_Required task_
Write out the lines from the top of the material through the line with "flat handle: a", exactly and with nothing added.

#### Dataset extract ####

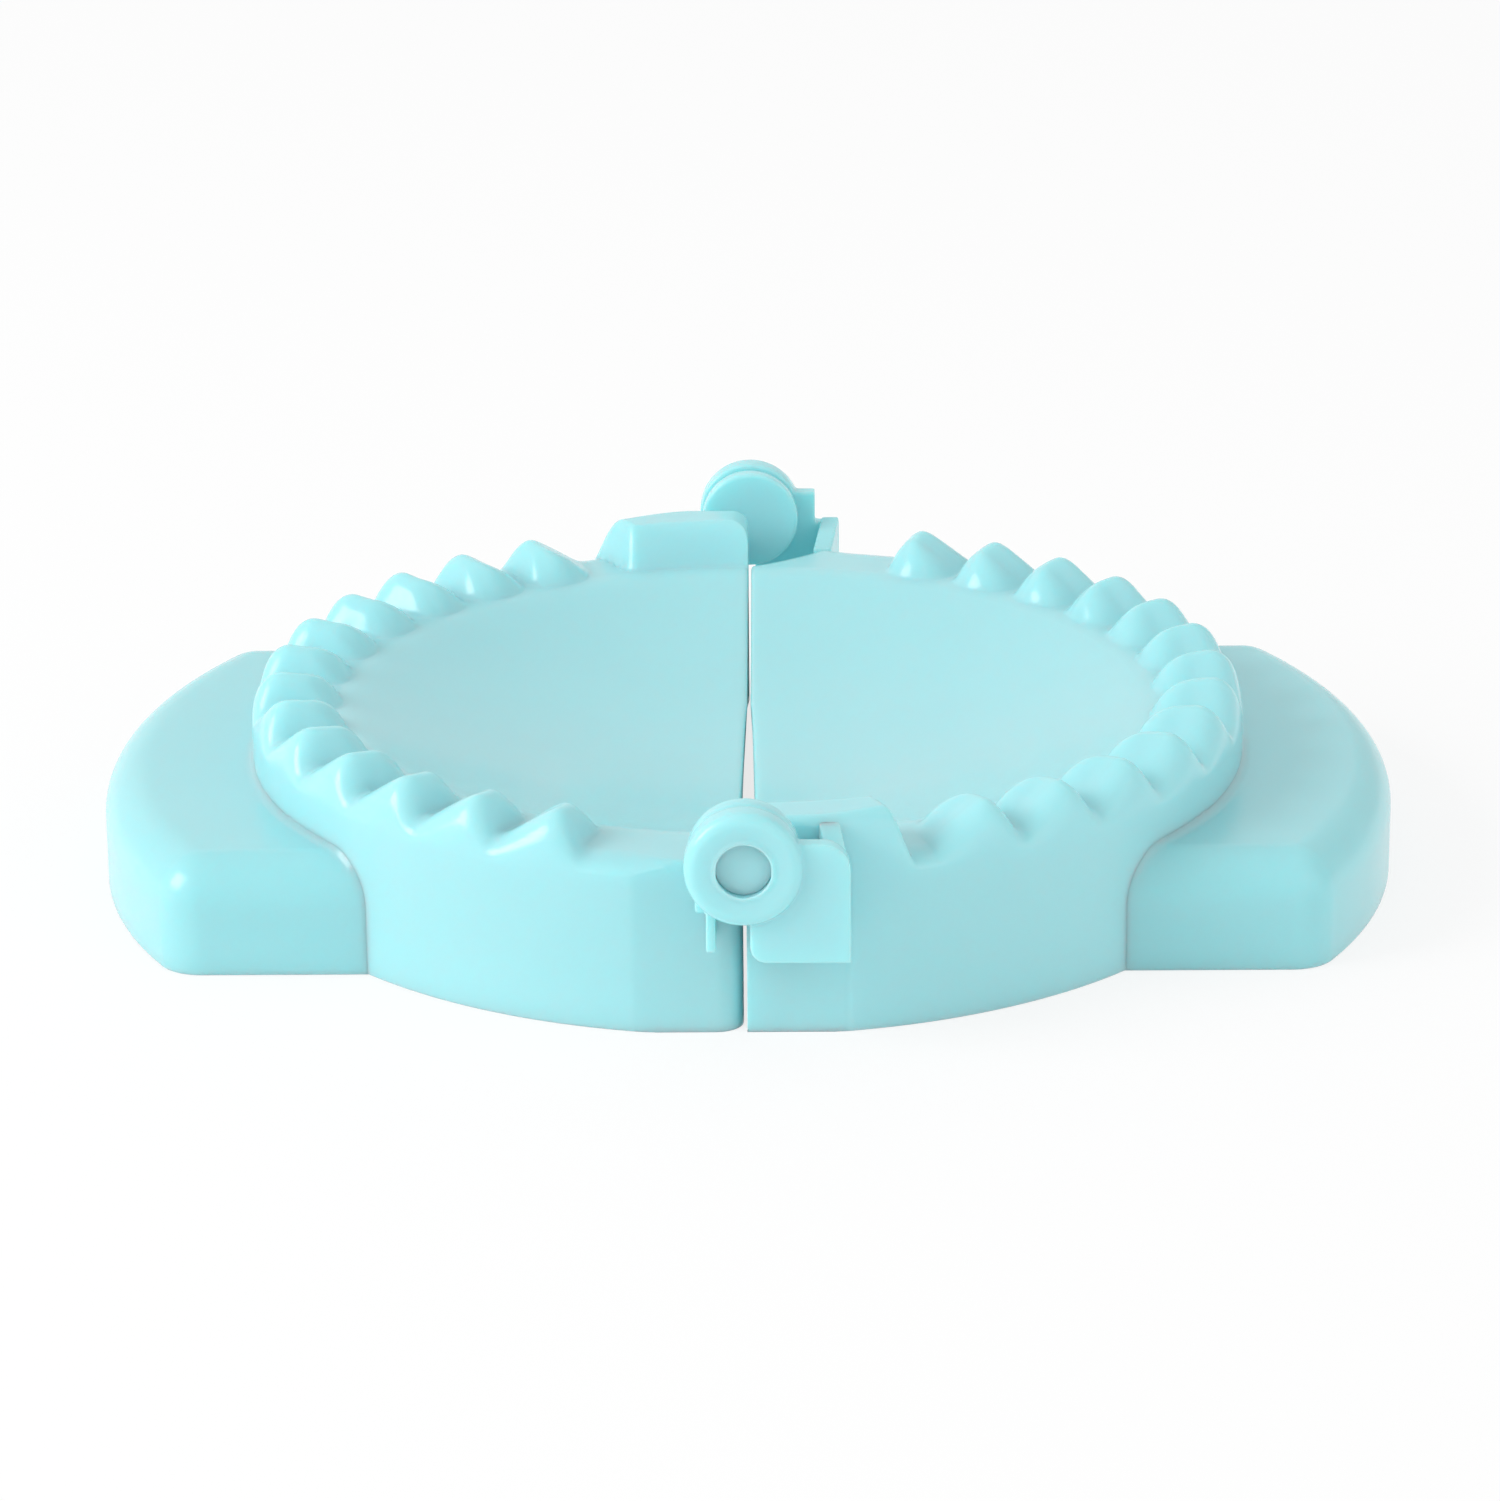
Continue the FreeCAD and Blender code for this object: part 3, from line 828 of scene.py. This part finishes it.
@dataclass
class Handle:
    """A half's flat handle: a slice of a disc round the press, hollow below, with a round top edge and corners."""

    half: Half
    radius: float = 65.0
    half_width: float = 34.2
    height: float = 11.5
    corner: float = 4.8
    top_round: float = 4.4
    skin: float = 2.0
    root_radius: float = 49.0
    wall_radius: float = 50.0
    fillet: float = 0.8
    foot_round: float = 0.4
    side_points: int = 34
    side_power: float = 1.3
    corner_points: int = 22
    arc_points: int = 46
    foot_rows: int = 4
    side_rows: int = 5
    edge_rows: int = 15
    roof_rows: int = 30
    sharp_deg: float = 38.0

    def outline(self, inset: Array) -> tuple[Array, Array]:
        """X and Y along the free edge from the wall's back to its front, at insets from it, one a row.

        A straight side, a corner arc, the large arc, a corner arc and a straight side follow one another.

        Args:
            inset: distances in from the edge, one a row.

        Returns:
            X and Y, a row for each inset.
        """
        centre_y = self.half_width - self.corner
        centre_x = math.sqrt((self.radius - self.corner) ** 2 - centre_y**2)
        soft = self.corner - inset
        side_y = self.half_width - inset
        start_x = np.sqrt(self.root_radius**2 - side_y**2)
        share = np.linspace(0.0, 1.0, self.side_points)[None, :] ** self.side_power
        side_x = start_x + (centre_x - start_x) * share
        corner_turn = math.atan2(centre_x, centre_y)
        turn = np.linspace(0.0, corner_turn, self.corner_points)[None, 1:]
        corner_x = centre_x + soft * np.sin(turn)
        corner_y = centre_y + soft * np.cos(turn)
        sweep = np.linspace(corner_turn, QUARTER_TURN, self.arc_points)[None, 1:]
        arc_x = (self.radius - inset) * np.sin(sweep)
        arc_y = (self.radius - inset) * np.cos(sweep)
        x = np.concatenate([side_x, corner_x, arc_x], axis=1)
        y = np.concatenate([side_y + 0.0 * side_x, corner_y, arc_y], axis=1)
        return np.concatenate([-x, -x[:, -2::-1]], axis=1), np.concatenate([y, -y[:, -2::-1]], axis=1)

    def skin_rows(self, inset: float, top: float, bend: float) -> tuple[Array, Array]:
        """Insets and heights up the side and, on a quarter round, over the top edge.

        Args:
            inset: distance in from the edge.
            top: height of the top.
            bend: radius of the top edge.

        Returns:
            The insets and the heights, one a row.
        """
        turn = np.linspace(0.0, QUARTER_TURN, self.edge_rows)
        side = np.linspace(self.foot_round, top - bend, self.side_rows + 1)[:-1]
        insets = np.concatenate([np.full(self.side_rows, inset), inset + bend * (1.0 - np.cos(turn))])
        return insets, np.concatenate([side, top - bend + bend * np.sin(turn)])

    def flare(self, x: Array, y: Array) -> Array:
        """How far the skin stands out beside the wall, on a quarter round that meets the wall."""
        near = np.clip(self.fillet + self.wall_radius - np.hypot(x, y), 0.0, self.fillet)
        return self.fillet - np.sqrt(self.fillet**2 - near**2)

    def roofed(self, x: Array, y: Array, z: Array, fillet: float) -> Array:
        """The rows, with flat rows added from the last one in to the wall, where a share of the fillet lifts them.

        Args:
            x: X of the rows.
            y: Y of the rows.
            z: heights of the rows.
            fillet: share of the fillet.

        Returns:
            A grid of points.
        """
        root_y = y[-1]
        start = math.atan2(root_y[0], -x[-1][0])
        turn = np.linspace(start, -start, x.shape[1])
        share = steps(self.roof_rows)[1:]
        wall_x = -self.root_radius * np.cos(turn)
        wall_y = self.root_radius * np.sin(turn)
        roof_x = x[-1] + (wall_x - x[-1]) * share
        roof_y = y[-1] + (wall_y - y[-1]) * share
        roof_z = z[-1, x.shape[1] // 2] + fillet * self.flare(roof_x, roof_y)
        rows = (np.concatenate([x, roof_x]), np.concatenate([y, roof_y]), np.concatenate([z, roof_z]))
        return np.stack(rows, axis=-1)

    def build(self) -> bpy.types.Object:
        """Builds the half's handle: an outer and an inner skin, joined at the foot and closed inside the wall.

        Returns:
            The handle as one closed skin.
        """
        foot = np.linspace(0.0, QUARTER_TURN, self.foot_rows)
        insets, heights = self.skin_rows(0.0, self.height, self.top_round)
        insets = np.concatenate([self.foot_round * (1.0 - np.sin(foot)), insets])[:, None]
        heights = np.concatenate([self.foot_round * (1.0 - np.cos(foot)), heights])
        x, y = self.outline(insets)
        edge = np.sin(np.linspace(0.0, QUARTER_TURN, self.edge_rows))
        upward = np.concatenate([np.zeros(self.foot_rows + self.side_rows), edge])[:, None]
        outer = self.roofed(x, y, heights[:, None] + upward * self.flare(x, y), 1.0)
        insets, heights = self.skin_rows(self.skin, self.height - self.skin, self.top_round - self.skin)
        heights = np.concatenate([[0.0], heights])
        x, y = self.outline(np.concatenate([[self.skin], insets])[:, None])
        inner = self.roofed(x, y, heights[:, None] + 0.0 * x, 0.0)
        loop = np.concatenate([outer, inner[::-1], outer[:1]])
        points, faces = welded(loop.reshape(-1, 3), grid_faces(loop.shape[0], loop.shape[1]))
        piece = make_piece(self.half.prefix + "_handle_shell", placed(points, self.half), faces, self.sharp_deg)
        work = bmesh.new()
        work.from_mesh(piece.data)
        rims = [edge for edge in work.edges if edge.is_boundary]
        bmesh.ops.holes_fill(work, edges=rims, sides=0)
        bmesh.ops.recalc_face_normals(work, faces=work.faces)
        work.to_mesh(piece.data)
        work.free()
        return piece

    def dress(self, plastic: bpy.types.Material) -> None:
        """Builds the half's handle and settles it on its body."""
        settle(self.build(), self.half, (self.half.prefix + "_handle",), plastic)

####

_Written solution_
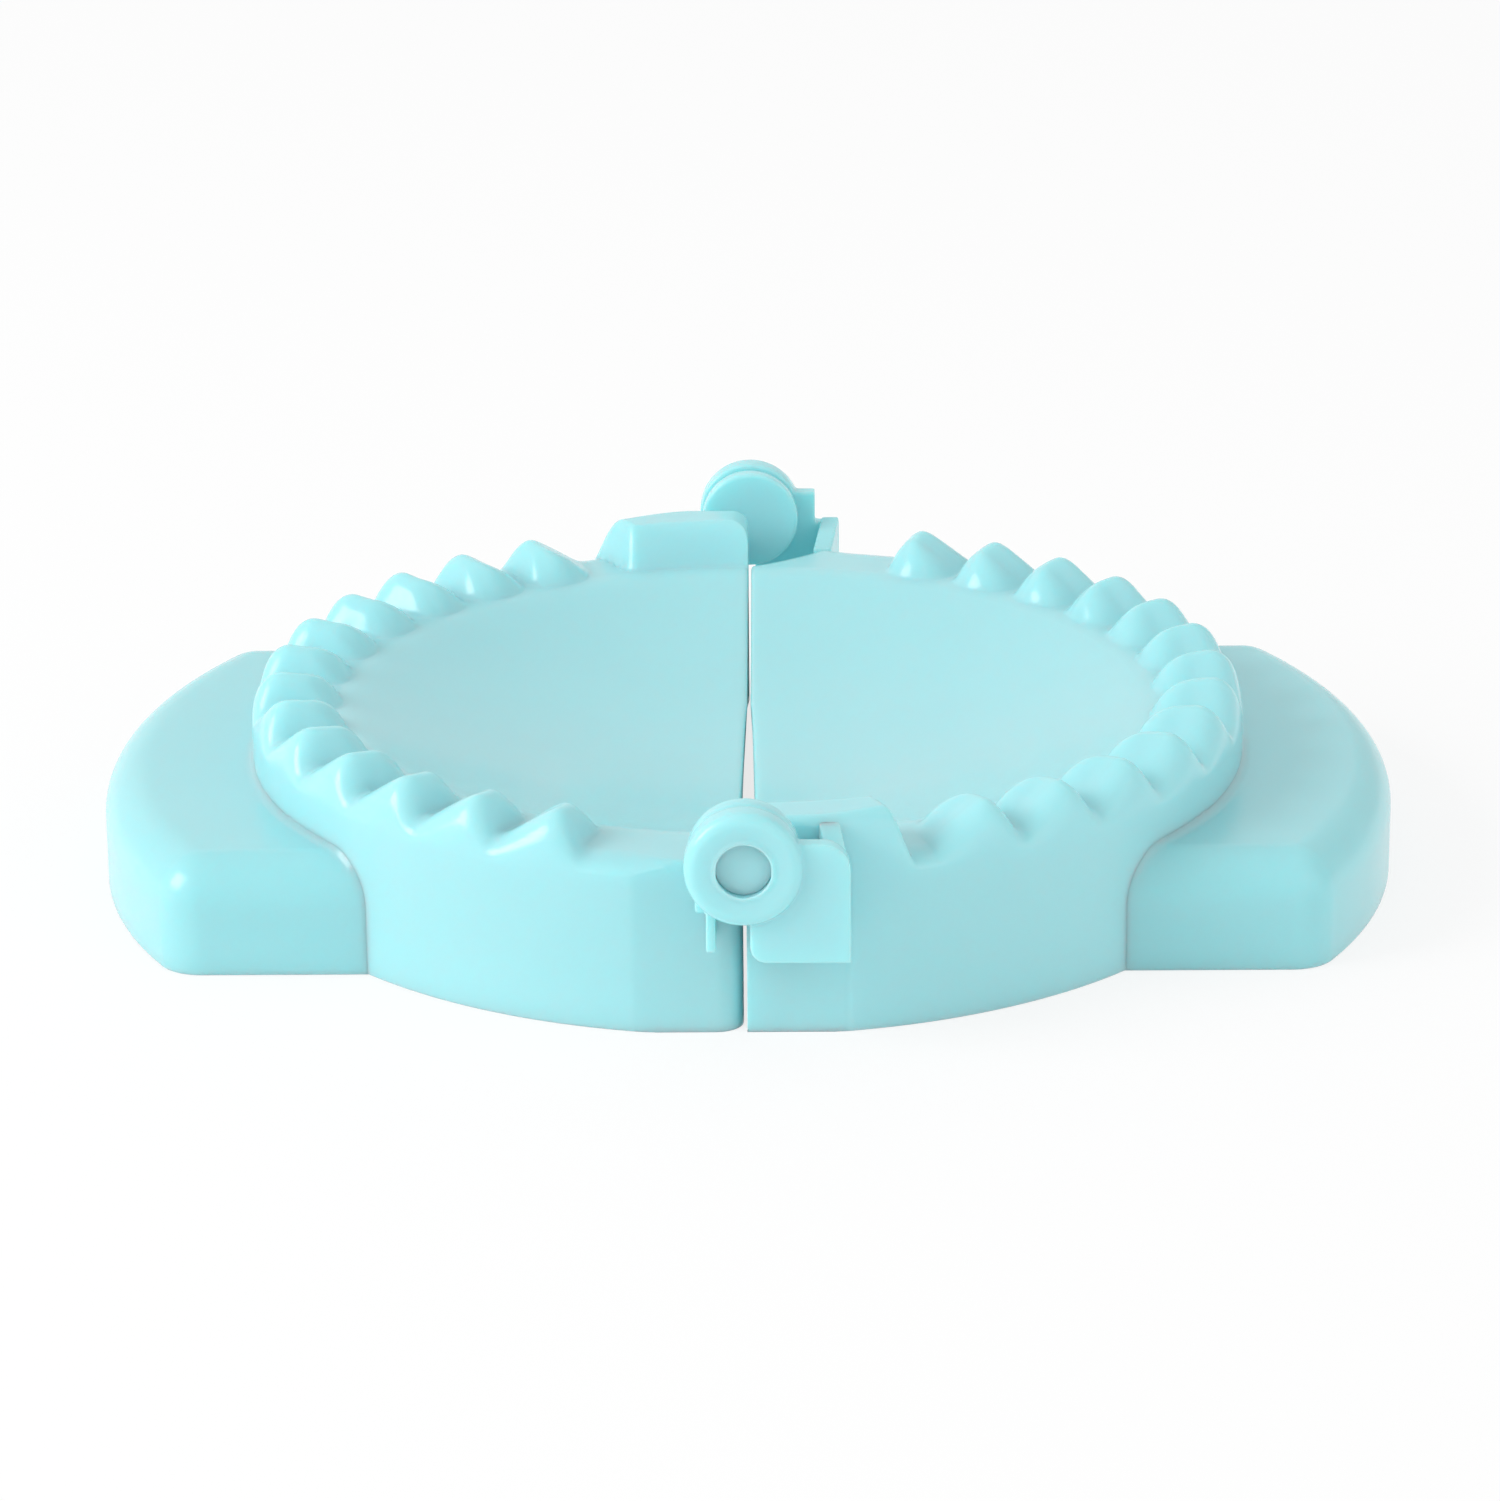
Continue the FreeCAD and Blender code for this object: part 3, from line 828 of scene.py. This part finishes it.
@dataclass
class Handle:
    """A half's flat handle: a slice of a disc round the press, hollow below, with a round top edge and corners."""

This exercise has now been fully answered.